### [PROBLEM TO WORK ON]
Select each line where the word "this" appears.

### [RAW DATA]
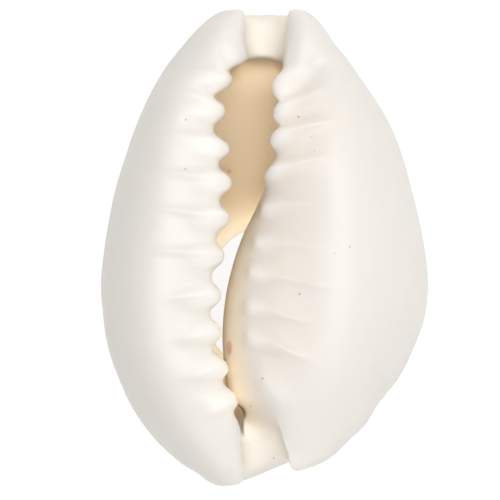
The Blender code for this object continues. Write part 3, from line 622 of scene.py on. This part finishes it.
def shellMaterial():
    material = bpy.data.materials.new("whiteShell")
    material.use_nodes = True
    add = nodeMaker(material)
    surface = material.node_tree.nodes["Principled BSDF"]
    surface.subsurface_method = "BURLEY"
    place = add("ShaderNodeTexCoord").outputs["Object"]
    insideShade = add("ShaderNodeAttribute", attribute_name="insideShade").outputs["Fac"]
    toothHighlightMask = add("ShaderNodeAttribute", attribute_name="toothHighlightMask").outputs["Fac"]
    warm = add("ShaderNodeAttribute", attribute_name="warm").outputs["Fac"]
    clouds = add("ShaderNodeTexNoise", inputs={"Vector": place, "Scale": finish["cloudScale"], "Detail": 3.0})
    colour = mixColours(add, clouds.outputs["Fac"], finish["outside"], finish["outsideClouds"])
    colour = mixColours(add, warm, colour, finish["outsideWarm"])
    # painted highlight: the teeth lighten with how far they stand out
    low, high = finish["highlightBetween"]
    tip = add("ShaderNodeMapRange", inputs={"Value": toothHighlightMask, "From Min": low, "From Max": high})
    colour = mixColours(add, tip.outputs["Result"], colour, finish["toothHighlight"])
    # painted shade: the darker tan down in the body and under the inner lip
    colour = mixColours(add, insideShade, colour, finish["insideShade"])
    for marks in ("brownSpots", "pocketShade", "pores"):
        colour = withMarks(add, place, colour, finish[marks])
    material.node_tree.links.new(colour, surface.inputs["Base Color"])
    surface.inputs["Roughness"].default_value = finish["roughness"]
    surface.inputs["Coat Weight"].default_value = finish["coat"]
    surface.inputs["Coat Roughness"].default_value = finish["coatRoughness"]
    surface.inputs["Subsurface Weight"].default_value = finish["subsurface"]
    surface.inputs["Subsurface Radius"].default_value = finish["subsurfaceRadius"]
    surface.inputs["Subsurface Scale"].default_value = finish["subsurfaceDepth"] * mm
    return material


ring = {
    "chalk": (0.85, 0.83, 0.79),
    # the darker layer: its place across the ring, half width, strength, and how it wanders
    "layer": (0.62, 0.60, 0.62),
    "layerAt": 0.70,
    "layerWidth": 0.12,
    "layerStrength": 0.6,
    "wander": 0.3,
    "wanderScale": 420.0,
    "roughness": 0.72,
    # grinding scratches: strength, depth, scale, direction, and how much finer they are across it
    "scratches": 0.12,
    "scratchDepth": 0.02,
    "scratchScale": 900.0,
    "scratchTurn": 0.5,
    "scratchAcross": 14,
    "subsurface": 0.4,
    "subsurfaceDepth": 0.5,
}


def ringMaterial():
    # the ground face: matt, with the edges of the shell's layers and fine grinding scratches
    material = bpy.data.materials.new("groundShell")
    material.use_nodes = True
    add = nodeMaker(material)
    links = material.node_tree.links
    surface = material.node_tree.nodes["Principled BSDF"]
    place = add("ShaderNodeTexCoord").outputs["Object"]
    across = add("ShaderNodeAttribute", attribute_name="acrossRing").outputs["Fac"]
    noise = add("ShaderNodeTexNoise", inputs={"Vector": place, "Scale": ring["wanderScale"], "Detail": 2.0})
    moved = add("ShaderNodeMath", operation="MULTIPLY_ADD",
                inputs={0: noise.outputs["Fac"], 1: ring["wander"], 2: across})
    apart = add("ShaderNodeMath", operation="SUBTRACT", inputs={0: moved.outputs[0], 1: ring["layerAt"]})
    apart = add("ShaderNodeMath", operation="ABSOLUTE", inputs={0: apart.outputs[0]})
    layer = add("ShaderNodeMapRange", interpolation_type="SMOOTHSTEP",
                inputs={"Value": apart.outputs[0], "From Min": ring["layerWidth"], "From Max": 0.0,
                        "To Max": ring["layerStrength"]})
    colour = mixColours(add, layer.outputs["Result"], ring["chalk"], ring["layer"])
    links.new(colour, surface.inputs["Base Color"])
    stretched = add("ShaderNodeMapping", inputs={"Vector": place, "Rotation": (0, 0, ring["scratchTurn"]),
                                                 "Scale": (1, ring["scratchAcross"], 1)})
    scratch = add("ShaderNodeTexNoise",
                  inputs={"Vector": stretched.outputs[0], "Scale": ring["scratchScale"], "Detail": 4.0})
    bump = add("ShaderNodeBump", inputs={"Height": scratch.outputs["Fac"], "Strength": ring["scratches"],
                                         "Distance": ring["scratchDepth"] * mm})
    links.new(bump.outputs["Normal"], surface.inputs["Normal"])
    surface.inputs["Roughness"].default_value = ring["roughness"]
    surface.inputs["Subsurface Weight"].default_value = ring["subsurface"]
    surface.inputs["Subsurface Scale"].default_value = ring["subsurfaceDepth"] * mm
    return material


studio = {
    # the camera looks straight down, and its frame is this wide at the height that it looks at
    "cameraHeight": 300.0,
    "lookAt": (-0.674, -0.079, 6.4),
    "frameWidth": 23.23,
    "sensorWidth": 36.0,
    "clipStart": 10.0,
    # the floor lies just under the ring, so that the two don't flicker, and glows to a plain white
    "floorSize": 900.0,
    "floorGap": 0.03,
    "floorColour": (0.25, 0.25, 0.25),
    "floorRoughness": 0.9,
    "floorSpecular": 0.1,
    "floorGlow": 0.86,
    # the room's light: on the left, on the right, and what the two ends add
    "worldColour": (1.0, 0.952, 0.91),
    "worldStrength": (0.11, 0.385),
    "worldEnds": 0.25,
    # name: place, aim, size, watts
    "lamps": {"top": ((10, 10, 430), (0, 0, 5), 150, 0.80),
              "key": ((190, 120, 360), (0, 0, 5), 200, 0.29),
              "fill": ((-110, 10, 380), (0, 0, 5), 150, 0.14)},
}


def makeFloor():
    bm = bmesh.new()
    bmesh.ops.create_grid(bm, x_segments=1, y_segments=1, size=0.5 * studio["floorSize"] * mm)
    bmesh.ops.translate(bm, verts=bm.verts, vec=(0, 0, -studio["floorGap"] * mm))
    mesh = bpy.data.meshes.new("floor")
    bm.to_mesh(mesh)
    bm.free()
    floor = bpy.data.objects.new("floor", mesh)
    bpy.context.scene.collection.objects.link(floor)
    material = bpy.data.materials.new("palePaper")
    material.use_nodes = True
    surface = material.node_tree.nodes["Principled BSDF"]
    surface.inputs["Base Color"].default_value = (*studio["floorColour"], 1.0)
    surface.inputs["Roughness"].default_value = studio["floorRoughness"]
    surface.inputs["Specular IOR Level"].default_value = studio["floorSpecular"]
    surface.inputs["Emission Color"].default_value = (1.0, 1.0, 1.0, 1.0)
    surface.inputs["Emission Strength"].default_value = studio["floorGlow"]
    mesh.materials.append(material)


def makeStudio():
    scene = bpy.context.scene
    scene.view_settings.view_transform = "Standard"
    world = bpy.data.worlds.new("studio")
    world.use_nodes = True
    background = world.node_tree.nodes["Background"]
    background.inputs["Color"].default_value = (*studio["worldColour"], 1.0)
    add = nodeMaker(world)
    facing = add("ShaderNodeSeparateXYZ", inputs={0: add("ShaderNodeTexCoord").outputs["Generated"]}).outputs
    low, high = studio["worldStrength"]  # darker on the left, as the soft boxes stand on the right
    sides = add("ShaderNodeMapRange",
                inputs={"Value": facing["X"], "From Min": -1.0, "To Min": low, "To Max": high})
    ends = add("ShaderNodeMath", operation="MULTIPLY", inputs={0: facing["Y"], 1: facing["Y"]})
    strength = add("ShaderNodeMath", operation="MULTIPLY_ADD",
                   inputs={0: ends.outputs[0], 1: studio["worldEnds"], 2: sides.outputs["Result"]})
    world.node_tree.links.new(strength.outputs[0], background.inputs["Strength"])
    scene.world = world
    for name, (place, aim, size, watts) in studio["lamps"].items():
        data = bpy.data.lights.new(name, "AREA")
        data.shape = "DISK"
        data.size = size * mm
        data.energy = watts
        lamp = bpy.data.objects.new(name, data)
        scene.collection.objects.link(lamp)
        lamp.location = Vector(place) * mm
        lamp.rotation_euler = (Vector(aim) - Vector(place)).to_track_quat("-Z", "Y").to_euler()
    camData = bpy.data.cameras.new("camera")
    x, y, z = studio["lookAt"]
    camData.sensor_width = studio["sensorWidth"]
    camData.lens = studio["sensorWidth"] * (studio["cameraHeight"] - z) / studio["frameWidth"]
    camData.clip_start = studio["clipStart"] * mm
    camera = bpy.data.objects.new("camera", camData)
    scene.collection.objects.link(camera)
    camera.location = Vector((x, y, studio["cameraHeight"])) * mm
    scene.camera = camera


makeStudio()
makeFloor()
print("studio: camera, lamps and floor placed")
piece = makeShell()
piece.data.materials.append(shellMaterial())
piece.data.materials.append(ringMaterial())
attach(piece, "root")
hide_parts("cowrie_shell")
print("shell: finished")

### [TASK SOLUTION]
The Blender code for this object continues. Write part 3, from line 622 of scene.py on. This part finishes it.
    # the camera looks straight down, and its frame is this wide at the height that it looks at